Hospitality Trust created TA for their benefit and controls their lease rates. It is well documented that TA overpays on rent to Hospitality, which has Board control. Recently, Hospitality lowered rates for TA, which caused TA stock to jump. However, if you look closely, they had a big equity raise months after. The whole event was to temporarily and artificially boost the stock price so that they could sell shares.
Further, there has been serious issues of overpaying management, which is in bed with Hospitality. TA is set up not to benefit shareholders, but to benefit Hospitality Trust. Where am I going wrong? Why do you think that TA appears so cheap at 4x pe yadda yadda? Equity sale is now over and you can expect earnings to drop as rental rates to Hospitality are hiked.
Another factor in share price is that there is a limitation on how many of the TA common shares can be acquired by any one party (or parties acting as a group) triggering a default under the HPT lease agreement. This cap and the lack of board independence will keep the price of the stock in check.

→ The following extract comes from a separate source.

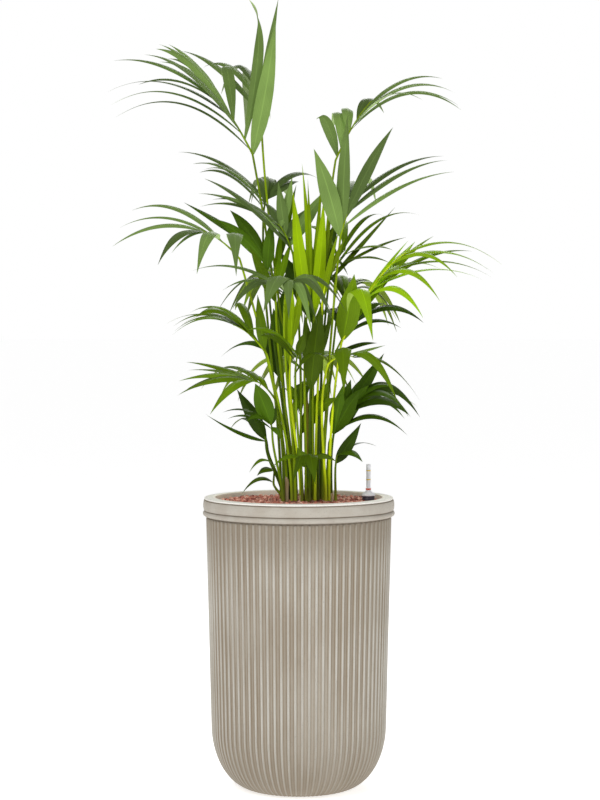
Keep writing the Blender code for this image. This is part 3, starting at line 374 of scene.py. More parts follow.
        one(TILTED, 0.02, (0.267, -0.08, 0.867), 0.046, 0.02),
        fan(TILTED, 3, (0.3, (0.272, -0.13, 0.916), 0.044, 0.026), (0.95, (0.297, 0, 0.912), 0.05, 0.024)),
        one(LEVEL, 0.8, (0.291, 0.09, 0.937), 0.03, 0.016),
        fan(FRONT, 2, (0.05, (0.172, -0.06, 0.99), 0.006, 0.034), (0.25, (0.128, -0.05, 1.004), 0, 0.028)),
        fan(LEVEL, 2, (0.6, (0.206, 0.06, 0.996), 0.01, 0.018), (0.4, (0.17, 0.1, 1.012), 0.02, 0.018)),
        one(FRONT, 0.7, (0.209, 0, 1.068), 0, 0.024),
    ), "dark"),
    Frond("right_arch", (0.055, 0.02), (0.086, 0.03, 1.06), (0.142, 0.04, 1.15), (
        one(TILTED, 0.05, (0.192, -0.03, 1.093), 0.01, 0.016),
        one(LEVEL, 0.4, (0.251, 0.03, 1.13), 0.03, 0.014),
        one(TILTED, 0.65, (0.306, -0.04, 1.143), 0.046, 0.018),
        one(LEVEL, 1, (0.212, 0.08, 1.188), 0.018, 0.022),
        fan(UP, 3, (0.5, (0.03, 0.26, 1.12), 0.06, 0.026), (1, (0.18, 0.34, 1.12), 0.06, 0.024)),
    ), "dark"),
    Frond("left_low", (-0.037, -0.021), (-0.058, -0.034, 0.955), (-0.116, -0.04, 1), (
        fan(TILTED, 3,
            (0.75, (-0.277, 0.04, 1.047), 0.01, 0.016), (1, (-0.297, -0.07, 0.965), 0.022, 0.02)),
        one(TILTED, 0.95, (-0.218, -0.16, 0.918), 0.024, 0.022, 0.4),
        fan(UP, 2, (0.3, (-0.15, 0.05, 0.95), 0.05, 0.02), (0.7, (-0.24, 0.18, 0.98), 0.05, 0.02)),
    )),
    Frond("left_small", (-0.039, -0.044), (-0.065, -0.062, 0.87), (-0.07, -0.07, 0.892), (
        one(FRONT, 0.8, (-0.107, -0.08, 0.994), 0.006, 0.04),
        fan(LEVEL, 2,
            (0.6, (-0.187, -0.13, 0.923), 0.02, 0.017), (0.2, (-0.176, -0.09, 0.907), 0.02, 0.015)),
        one(FRONT, 0.5, (-0.055, -0.06, 0.94), 0, 0.014),
        one(TILTED, 0.3, (-0.044, -0.13, 0.856), 0.01, 0.016),
    ), "dark"),
    Frond("left_foot", (-0.037, 0.013), (-0.079, 0.01, 0.842), (-0.086, 0.012, 0.858), (
        one(FRONT, 0.3, (-0.152, 0, 0.98), 0, 0.031),
        one(LEVEL, 0.2, (-0.228, -0.02, 0.918), -0.006, 0.018),
        one(UP, 0.9, (-0.17, 0.16, 0.88), 0.04, 0.022),
    ), "dark", girth=1.6),
    Frond("low_left", (-0.037, -0.031), (-0.062, -0.034, 0.75), (-0.058, -0.05, 0.79), (
        one(LEVEL, 0.8, (-0.122, -0.09, 0.775), 0.026, 0.015),
        one(TILTED, 0.5, (-0.103, -0.07, 0.767), 0.01, 0.022),
        one(LEVEL, 0, (-0.141, -0.03, 0.721), 0.024, 0.014),
    )),
    Frond("low_front", (0.022, -0.05), (0.022, -0.082, 0.775), (0.02, -0.092, 0.806), (
        one(LEVEL, 0.6, (-0.066, -0.14, 0.787), 0.02, 0.014),
        one(UP, 0.6, (-0.015, -0.19, 0.75), 0.03, 0.024, 0.3),
        one(UP, 0.9, (0.041, -0.2, 0.746), 0.032, 0.034, 0.3),
        one(TILTED, 1, (0.092, -0.13, 0.802), 0.014, 0.018),
        one(FRONT, 0.2, (-0.004, -0.07, 0.836), 0, 0.028),
    ), "dark"),
    Frond("low_right", (0.09, -0.028), (0.09, -0.044, 0.785), (0.096, -0.05, 0.816), (
        one(FRONT, 0.2, (0.153, -0.05, 0.897), -0.004, 0.027),
        one(LEVEL, 0.9, (0.157, -0.1, 0.801), 0.016, 0.024),
        one(UP, 0.6, (0.19, 0.09, 0.84), 0.02, 0.018),
    ), "dark"),
    Frond("back_low", (0.022, 0.081), (0.02, 0.15, 1.01), (0.022, 0.24, 1.06), (
        fan(UP, 3, (0.1, (-0.14, 0.26, 0.99), 0.06, 0.028), (0.9, (-0.06, 0.46, 0.96), 0.06, 0.028)),
        fan(UP, 3, (0.2, (0.17, 0.28, 0.99), 0.06, 0.028), (1, (0.08, 0.48, 0.96), 0.06, 0.028)),
    )),
    Frond("back_mid", (-0.006, 0.081), (-0.034, 0.15, 1.19), (-0.04, 0.26, 1.27), (
        fan(UP, 3, (0.1, (-0.2, 0.24, 1.17), 0.07, 0.03), (0.9, (-0.13, 0.5, 1.15), 0.06, 0.03)),
        fan(UP, 3, (0.2, (0.11, 0.26, 1.19), 0.07, 0.03), (1, (0.01, 0.54, 1.14), 0.06, 0.03)),
    ), "dark"),
    Frond("back_right", (0.061, 0.085), (0.094, 0.16, 1.17), (0.13, 0.26, 1.24), (
        fan(UP, 3, (0.1, (0.24, 0.2, 1.15), 0.07, 0.028), (0.9, (0.24, 0.46, 1.12), 0.06, 0.028)),
        fan(UP, 2, (0.4, (0.05, 0.36, 1.2), 0.06, 0.028), (1, (0.12, 0.52, 1.13), 0.06, 0.028)),
    )),
)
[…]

"the acquisition by any person or group of beneficial ownership of 9.8% or more of the voting shares or the power to direct the management and policies of us or any of our subsidiary tenants or guarantors; the sale of a material part of the assets of us or any such tenant or guarantor; or the cessation of certain continuing directors constituting a majority of the board of directors of us or any such tenant or guarantor; in each case without the consent of HPT; "
You know all poison pills are subject to litigation, if enough money is on the table. Just like the internal rent agreements, litigation changed the terms! So do not believe everything you read.
Sentiment: Strong Buy
the cap on share ownership is not uncommon at all. I don't like the RMR arrangement either but is it not any different than News Corp, Facebook, Google who control with A & B shares? The investors who have the most invested, who took the initial risk, can be counted on to protect their own interests. So long as TA can produce profits, keep growing by buying travel centers at fire sale prices, at these price levels I'll continue to sit and wait. Sooner or later the value will be "unlocked" whether by HPT selling, or working with a PE firm. And the good news is that TA wont go out of business...HPT will keep them going no matter what to those rents keep rolling in. And those stock options TA's officers have? They will want TA shares to rise yo enrich themselves no matter what-count on it.
There was a shareholders lawsuit about rents. The lawsuit got setlled and the settlement specified exactly what the rents should be and how they can be raised. So hpt cannot raise rents arbitrarily.
I have to agree with you i do not like the way the conflicts of interest in management. If they hired proper independent management and fired that management co, their share price would probably double.
But to have such low p/e with high growth prospects, with high net cash with low price/book ratio you have to accept some warts. I think the settlement makes it hard for conflicts of interest to do too much damage. I think it is still a decent buy.
By the way, a company with a lot of value and problematic management ... Sounds like a perfect candidate for a takeover doesnt it. And they say americas pe companies are flush wi cash and looking for investments ... Hint hint.
lol...you are a funny short. Need to get you crap straight if you want to build any credibility for lies here. Say things that are not easily verifiable for example.
Sentiment: Strong Buy
Go do some homework and you will realize that the conflict of interest and corporate governance issues indeed exists. Citigroup used to provide research coverage on TA with a strong buy rating and $8 price target before the equity raise. Hospitality also lowered rents on TA before the equity raise so that TA would appear profitable and be able to raise a ton of money.
What happens after the equity raise? Investment bank Citi, which helps companies raise funds, discontinues coverage on TA. Could it be because they know what is going to happen next? Hospitality to raise rents on the entity they created?
By maximizing rents on TA, it makes Hospitality appear extremely profitable and allows them to command a nice multiple. Hospitality is a multi-billion $ conglomerate that has strong investor interests from institutional funds. It makes the most sense in the world to squeeze TA as that will maximize the valuation on Hospitality shares. If I've made this all up, I must have a great sense of imagination.
Do your research to see if Im making all this stuff up!